Transport Matters Party
This party has been formed by the Taxi lobby, outraged at Labor’s recent decision to allow Uber into the hire car market and to repeal taxi licences. They’ve fluffed this up a bit with other policies trying to appear as a party in favour of improving public transport generally, but I think in truth they’re a single-issue party. They want financial compensation for drivers and licence holders who’ve been adversely affected by the changes and greater restrictions on ride share services. Unexpectedly, they’re in favour of the rail link to the airport. They’re more likely to vote with the Liberals than with Labor.

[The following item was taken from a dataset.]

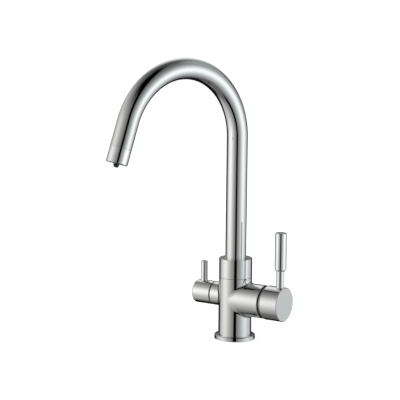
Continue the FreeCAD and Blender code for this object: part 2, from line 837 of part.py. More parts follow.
def spout_collar():
    roof = collar_top - collar_roof
    bore = stem_radius + fit
    recess_top = body_top + thrust_ring_height + fit
    recess = thrust_ring_outer + fit
    socket = tube_radius + fit
    collar = turned([(collar_bottom, recess), (collar_bottom, collar_radius - collar_gap),
                     (collar_bottom + collar_gap, collar_radius), (collar_top - lip, collar_radius),
                     (collar_top, collar_radius - lip), (collar_top, socket), (tube_foot, socket),
                     (tube_foot, collar_ledge_bore), (roof, collar_ledge_bore), (roof, bore),
                     (recess_top, bore), (recess_top, recess)], body_axis, UP)
    height = UP * (body_top + catch_rise)
    return collar.cut(rod(grub_radius, height, height - FRONT * collar_radius))


def spout_grub_screw():
    point = stem_radius - catch_depth + seam
    return grub_screw(grub_length - 1, UP * (body_top + catch_rise) - FRONT * point, FRONT * -1)


def spout_tube():
    outside = swan_neck(tube_radius, tube_foot, outlet_start)
    inside = swan_neck(tube_radius - tube_wall, tube_foot, outlet_start)
    return outside.cut(inside)


def filter_tube():
    foot = chamber_floor + filter_tube_foot
    tip = tip_length - filter_tube_inset
    return swan_neck(filter_tube_radius, foot, tip).cut(swan_neck(filter_tube_bore, foot, tip))


# Outlet, placed along the straight end of the spout

def on_tip(distance):
    return arch_end + tip_direction * distance


def outlet_sleeve():
    spigot = tube_radius - tube_wall - fit
    bore = spigot - outlet_spigot_wall
    start = outlet_start - outlet_spigot_length
    bend = outlet_round * (1 - math.sqrt(0.5))
    return turned([(start, bore), (start, spigot), (outlet_start, spigot),
                   (outlet_start, tube_radius - lip / 2), (outlet_start + lip / 2, tube_radius),
                   (tip_length - outlet_round, tube_radius),
                   (tip_length, tube_radius - outlet_round, tip_length - bend, tube_radius - bend),
                   (tip_length, outlet_lip_radius), (insert_end, outlet_lip_radius),
                   (insert_end, outlet_bore), (outlet_floor, outlet_bore), (outlet_floor, bore)],
                  arch_end, tip_direction)


def outlet_seal():
    return pipe(outlet_bore - fit, outlet_seal_inner, on_tip(outlet_floor), on_tip(insert_start))


def aerator_insert():
    """Ribbed ring that straightens the mixed water round the filter nozzle."""
    ring = pipe(outlet_bore - fit, insert_hub_inner, on_tip(insert_start), on_tip(insert_end))
    face = on_tip(insert_end)
    back = on_tip(insert_start)
    cells = []
    for inner, outer in ((insert_hub_outer, insert_web_radius),
                         (insert_web_radius + insert_web_thickness, insert_rim_inner + 0.4)):
        cells.append(pipe(outer, inner, back, face))
    ribs = []
    for k in range(insert_ribs):
        rib = block((insert_end - insert_rib_depth, insert_end),
                    (insert_hub_inner + 0.5, insert_rim_inner + 0.8),
                    (-insert_rib_thickness / 2, insert_rib_thickness / 2))
        rib.rotate(Vector(0, 0, 0), Vector(1, 0, 0), 360 / insert_ribs * k)
        ribs.append(placed(rib, arch_end, tip_direction))
    return ring.cut(cells).multiFuse(ribs).removeSplitter()


def filter_nozzle():
    body_end = tip_length - outlet_lip
    start = body_end - nozzle_body_length
    tube_end = tip_length - filter_tube_inset
    neck_end = body_end + nozzle_neck_length + outlet_lip
    tip = tip_length + nozzle_reach
    return turned([(start, filter_tube_radius + fit), (start, nozzle_body_radius),
                   (body_end, nozzle_body_radius), (body_end, nozzle_neck_radius),
                   (neck_end, nozzle_neck_radius), (tip - lip, nozzle_tip_radius),
                   (tip, nozzle_tip_radius - lip), (tip, nozzle_bore), (tube_end, nozzle_bore),
                   (tube_end, filter_tube_radius + fit)], arch_end, tip_direction)


FIXED_AND_MIXER = (
    base_ring, base_gasket, body_casting, stem_o_rings, spout_thrust_ring,
    filter_nipple, filter_nipple_o_ring,
    cartridge_case, cartridge_port_seals, fixed_mixing_disc, moving_mixing_disc, disc_carrier,
    cartridge_turner, cartridge_pivot_pin, cartridge_nut, dome_bonnet,
    cartridge_stem, mixer_knob, mixer_grub_screw, mixer_lever_rod, mixer_lever_grip,
)
FILTER_VALVE = (
    filter_arm_sleeve, filter_valve_washer, filter_headwork, filter_fixed_disc, filter_moving_disc,
    filter_spindle, filter_spindle_o_ring, filter_spindle_clip, filter_handle, filter_lever_rod,
    filter_grub_screw,
)
SPOUT = (
    spout_collar, spout_grub_screw, spout_tube, filter_tube,
    outlet_sleeve, outlet_seal, aerator_insert, filter_nozzle,
)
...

The Victorian Socialists are a new party, mostly an alliance of existing Socialist political organisations who’ve come together to try to emulate the success of Corbyn or Sanders in capturing a grassroots enthusiasm for socialism among the youth vote. Their main candidate is Stephen Jolly, who’s been making a name for himself for many years as the socialist councillor in the City of Yarra pushing for public housing expansion, the Richmond safe injecting room, the campaign to stop the East-West Link, and the controversial abstinence from citizenship ceremonies on Australia Day. Victorian Socialists have a very broad platform (because socialism – they have an entire manifesto) but their key issues for this election are building more public housing, pushing back against property developers, improved (free, state-owned) public transport, a public-health approach to drug use, decriminalisation of sex work, and, well, a lot of other stuff in that vein to be honest. I could go on, but I imagine by this point you either love them or hate them.
Jolly has strong ties to the ETU and CFMEU and is hoping that along with his reputation for public housing advocacy, this can win them votes in the Northern Metropolitan Labor heartland on the Northern side of Bell St, Coburg. They stand to gain preferences from the Greens as well, so they have a chance of getting a seat and the Herald Sun losing their mind. It’s at least novel to see the socialists not fighting each other for a change.
Voluntary Euthanasia Party
This party was formed to campaign for the legalisation of voluntary euthanasia, which happened last year. You’d think that would take the wind out of their sails, but they’re keeping on with the aim of defending the legislation (making the not unreasonable assumption that a Conservative government would try to erode or remove it), and advancing some associated policies: expanding access to medicinal cannabis, improving palliative care, and similar progressive ideas around end-of-life care.
Vote 1 Local Jobs
This is roughly speaking a rural issues party, focused on job creation, protectionism and decentralisation. They got elected to an upper house seat for Western Metropolitan last election, but confusingly a) they’re only running in Northern Metropolitan this time which historically doesn’t have a lot of voter interest in things like foreign ownership of agricultural land, and b) they haven’t updated any of their policies since before the last election. I’m not sure why they’ve bothered running if they’re putting in this little effort.